◆ WHAT YOU WILL DO:
Write out all of the data without omission, exactly as shown.
━━━ RECORDED INFORMATION
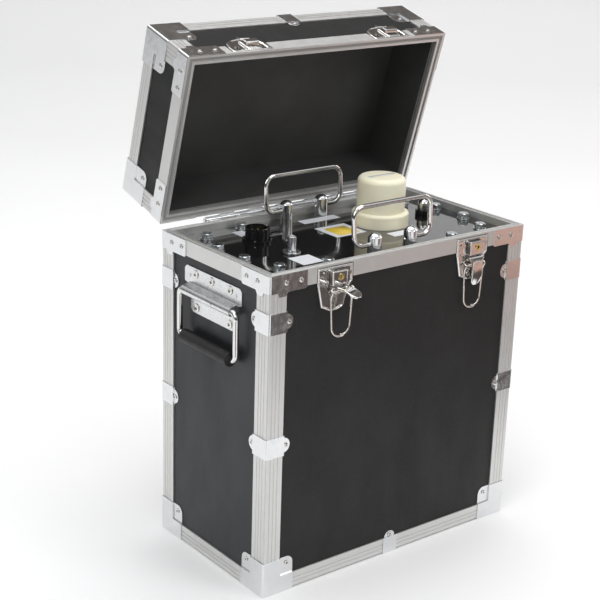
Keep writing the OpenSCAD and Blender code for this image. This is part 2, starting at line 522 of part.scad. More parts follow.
module lid_corner_caps() color(zinc) lid_place() difference() { caps(); lid_holes(); }
module lid_rim_brackets() color(zinc) lid_place() difference() { brackets(lid_rim); lid_holes(); }
module lid_edge_clips() color(zinc) lid_place() difference() { both_y() base_clip(); lid_holes(); }
keeper_pts = [[-15.3, 415, 3], [15.3, 415, 3], [0, 436, 2.4]];
module keeper_holes() at_latches() for (p = keeper_pts) translate([p[0], 0.5 - hd, p[1]]) rotate([90, 0, 0]) shank();
module lid_screws() color(zinc) {
  lid_place() box_screws(lid_rim, false) screw(2.9);
  lid_swing() { at_latches() for (p = keeper_pts) translate([p[0], 0.5 - hd, p[1]]) rotate([90, 0, 0]) rivet(p[2]); hinge_screws(pin_z + 11) screw(2.3); }
}
module latch_keepers() color(zinc) lid_swing() difference() {
  at_latches() {
    translate([0, leg_t - hd, 0]) rotate([90, 0, 0]) linear_extrude(1.5) intersection() { translate([-29, 402.6]) square([58, 38.4]); translate([0, 402.6]) circle(38.4, $fn = 96); }
    translate([-9.5, -hd - 1.5, 403]) cube([19, 2.1, 27]);
    translate([-9.5, -hd - 5.5, 411]) cube([19, 6, 3]);
    translate([-9.5, -hd - 7, 411]) cube([19, 1.6, 9.6]);
  }
  keeper_holes();
}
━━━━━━
◆ ANSWER FOR THE TASK:
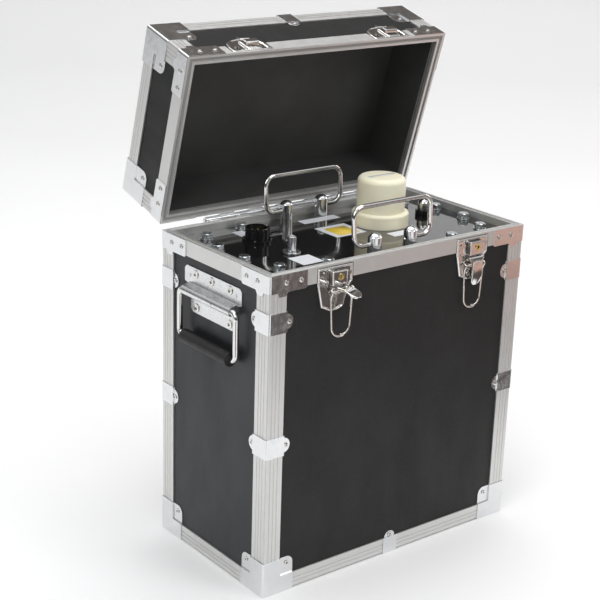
Keep writing the OpenSCAD and Blender code for this image. This is part 2, starting at line 522 of part.scad. More parts follow.
module lid_corner_caps() color(zinc) lid_place() difference() { caps(); lid_holes(); }
module lid_rim_brackets() color(zinc) lid_place() difference() { brackets(lid_rim); lid_holes(); }
module lid_edge_clips() color(zinc) lid_place() difference() { both_y() base_clip(); lid_holes(); }
keeper_pts = [[-15.3, 415, 3], [15.3, 415, 3], [0, 436, 2.4]];
module keeper_holes() at_latches() for (p = keeper_pts) translate([p[0], 0.5 - hd, p[1]]) rotate([90, 0, 0]) shank();
module lid_screws() color(zinc) {
  lid_place() box_screws(lid_rim, false) screw(2.9);
  lid_swing() { at_latches() for (p = keeper_pts) translate([p[0], 0.5 - hd, p[1]]) rotate([90, 0, 0]) rivet(p[2]); hinge_screws(pin_z + 11) screw(2.3); }
}
module latch_keepers() color(zinc) lid_swing() difference() {
  at_latches() {
    translate([0, leg_t - hd, 0]) rotate([90, 0, 0]) linear_extrude(1.5) intersection() { translate([-29, 402.6]) square([58, 38.4]); translate([0, 402.6]) circle(38.4, $fn = 96); }
    translate([-9.5, -hd - 1.5, 403]) cube([19, 2.1, 27]);
    translate([-9.5, -hd - 5.5, 411]) cube([19, 6, 3]);
    translate([-9.5, -hd - 7, 411]) cube([19, 1.6, 9.6]);
  }
  keeper_holes();
}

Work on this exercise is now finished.